Alanda bulunan emeklilere de ''Yıllarca çalıştınız, sizin geçiminiz nasıl?'' sorusunu yönelten Baykal, emeklilere bu yıl için yüzde 4 maaş artışı verildiğini hatırlattı. Baykal, ''Emekli eskiden, 'emekli olayım da maaş ile günümü gün edeyim' diye düşünürdü. Dünyanın her yerinde emekli, emekli parasıyla dünyayı geziyor. Bizim ki emekli maaşıyla kendisini geçindirmenin telaşı içinde. Şimdi bir de işsizlik var. Çocuk işini kaybetti, gelin çalışmıyor, 2 tane çocuk, hepsi emekli maaşına bakıyor'' diye konuştu.

Emeklilerin, kahvehaneye gitmeye bile korkar hale geldiğini ifade eden Baykal, çalışanların işine son verilme ya da emeklilik kaygısı, emeklilerin de geçim sıkıntısı içinde olduğunu vurguladı. Böyle bir İstanbul'un, İstanbul'un adına yakışmadığını kaydeden Baykal, ''Ama iktidar diyor ki 'Türkiye çok zenginleşti. Patladı Türkiye, zıpladı Türkiye' diyor. Türkiye kalkındı mı, zenginleşti mi? 'Kişi başına gelir 10 bin dolara çıktı' diyor. İstanbul'da yok mu bu? İktidarın bahsettiği zenginlik İstanbul'a yansımış değil mi? İktidar zenginlikten bahsediyor, siz bunu reddediyorsunuz'' dedi.

 

Türkiye'nin dış borcu

Hükümetin kullandığı borç miktarının, gelmiş geçmiş hükümetlerin ortak kullandığı borçtan daha fazla olduğunu anlatan Baykal, ''İktidarın elinden geçen büyük kaynağa rağmen halkın yokluk içinde olduğunu'' savundu.

Baykal, ''Bu kadar para kullanıldı, siz 'yoksulluk var' diyorsunuz.

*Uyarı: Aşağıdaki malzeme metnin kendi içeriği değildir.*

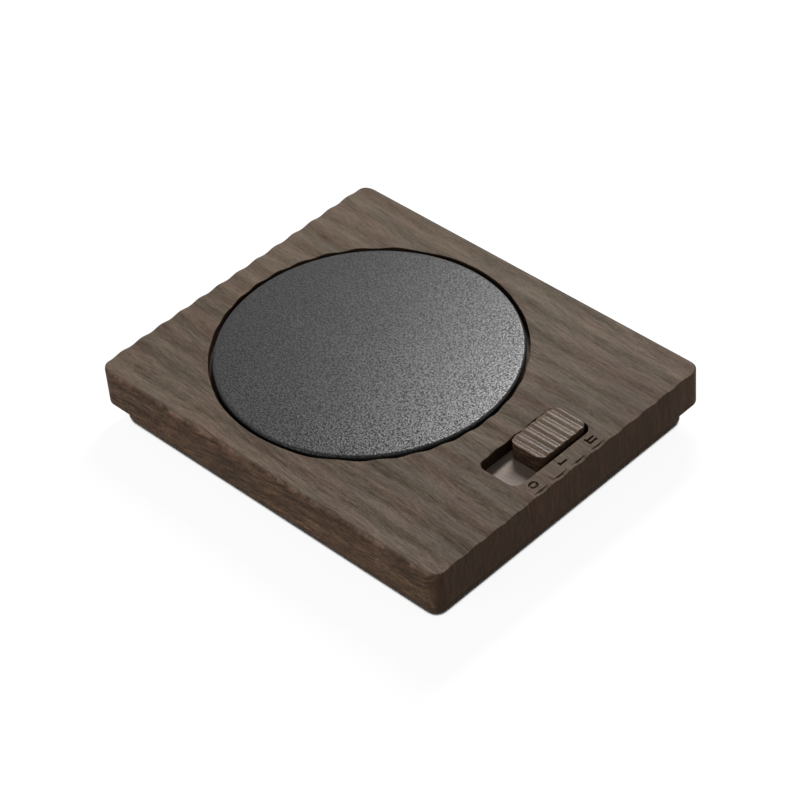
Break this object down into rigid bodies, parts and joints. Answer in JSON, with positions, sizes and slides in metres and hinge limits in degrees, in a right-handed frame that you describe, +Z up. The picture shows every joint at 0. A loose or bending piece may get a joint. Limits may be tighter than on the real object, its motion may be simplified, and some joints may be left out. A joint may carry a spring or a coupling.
{
  "type": "electric mug warmer",
  "caption": "Flat rectangular warmer with a rippled walnut housing, a round black heating plate and a slide switch with off and two settings.",
  "frame": {"origin": "middle of the plane that the feet stand on", "axes": "+X to the right, towards the slide switch; +Y to the back, towards the power inlet; +Z up"},
  "size_m": [0.129, 0.107, 0.0213],
  "materials": {
    "walnut": "satin walnut with long grain",
    "walnut_floor": "smooth satin walnut tone",
    "black_coating": "coarse black non-stick coating",
    "steel": "plain zinc-plated",
    "brass": "plain",
    "black_rubber": "matt",
    "heater_foil": "amber film",
    "fibre": "pressed white fibre",
    "board_green": "green solder mask",
    "white_nylon": "plain",
    "black_nylon": "plain",
    "ceramic_white": "glazed white",
    "red_lead": "silicone sleeve",
    "grey_lead": "silicone sleeve"
  },
  "bodies": {
    "warmer": {"top_housing": "walnut", "base_tray": "walnut", "heating_plate": "black_coating", "plate_studs": "steel", "plate_seal": "black_rubber", "heater_film": "heater_foil", "insulation_pad": "fibre", "clamp_plate": "steel", "clamp_nuts": "steel", "thermistor": "steel", "sensor_clip": "brass", "thermal_fuse": "ceramic_white", "fuse_clip": "brass", "clip_rivets": "steel", "control_board": "board_green", "board_screws": "steel", "controller_chip": "black_nylon", "power_transistor": "black_nylon", "board_resistors": "black_nylon", "board_capacitors": "steel", "lead_header": "white_nylon", "lead_plug": "white_nylon", "inlet_shell": "steel", "inlet_tongue": "black_nylon", "switch_base": "black_nylon", "switch_cover": "steel", "switch_contacts": "brass", "slider_guide": "black_nylon", "guide_screws": "steel", "heater_leads": "red_lead", "fuse_link": "red_lead", "sensor_leads": "grey_lead", "base_screws": "steel", "rubber_feet": "black_rubber"},
    "slider": {"slide_knob": "walnut", "slider_carriage": "walnut_floor", "switch_lever": "black_nylon", "switch_wiper": "brass"}
  },
  "joints": [
    {"name": "slider_travel", "type": "slide", "parent": "warmer", "child": "slider", "axis": [0, 1, 0], "range_m": [-0.0109, 0]}
  ]
}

Yoksulluk, yokluktan kaynaklanıyor olsa anlayacağız. Siz yoksulluktan, işsizlikten bahsediyorsunuz, iktidar tarihimizin en büyük kaynağını kullanıyor'' diye konuştu.

Hükümetin iş başına geldiğinde ülkeyi 220 milyar dolar borçla devraldığını, bu borcun içinde Atatürk, İnönü, Celal Bayar, Menderes, Demirel, Özal ve Erbakan dönemlerinin de bulunduğunu belirten Baykal, ''Bütün o dönemlerin kullandığı ortak borç 220 milyar dolar iken, üzerine 280 milyar dolar ek borç yaptılar. Bunlar sadece 7 yılda 280 milyar dolar harcadılar'' dedi.

Baykal, hükümetin aldığı borçlara, kaynaklara ve imkana rağmen bunu işçiye, esnafa, emekliye tek kuruş olarak yansıtmadığını öne sürdü.